Autre constat pour Christian Willy : « Plus les chants sont récents, plus ils se basent sur l’expérience personnelle du croyant dans la louange. Les chants d’adoration plus anciens contenaient peu de demandes et, lorsque tel était le cas, la requête concernait l’avancement du Royaume de Dieu ».

Sylvain Freymond, auteur et compositeur de cantiques et responsable de l’édition du recueil, met cette évolution sur le compte de la bénédiction de Toronto et du développement de la relation d’aide : « Le côté positif de cette évolution, c’est qu’elle a permis à de nombreuses personnes d’être touchées et d’approfondir leur relation avec Dieu ». Une telle influence de la soi-disant « bénédiction de Toronto », est propre à nous inquiéter et à nous interpeller sérieusement sur ses effets néfastes.

… Ne faut-il pas s’interroger sur l’esprit qui inspire une telle louange ?

La situation préoccupe des personnes… qui espèrent qu’une prise de conscience plus générale se produira.

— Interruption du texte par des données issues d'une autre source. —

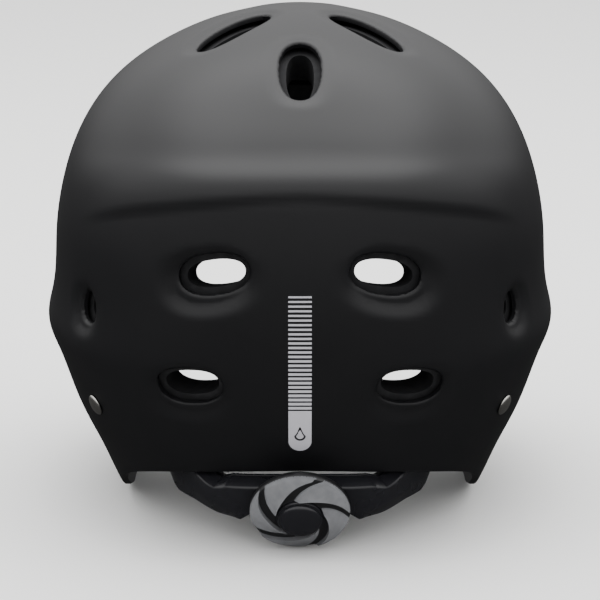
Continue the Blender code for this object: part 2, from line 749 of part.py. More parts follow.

Des efforts ont été entrepris pour inverser la tendance égocentrique et retrouver l’équilibre, dit-on. Mais quel équilibre peut-on retrouver s’il n’y a pas de compréhension juste des fondements de la vie chrétienne, à commencer par une connaissance biblique de ce que sont les deux notions fondamentales : la repentance et la foi ?

Nous relevons avec intérêt ces remises en question. Cependant, il ne nous semble pas qu’un retour vers une louange selon les Écritures soit chose aisée dans un contexte où le « psychique » prend souvent la place du « spirituel ».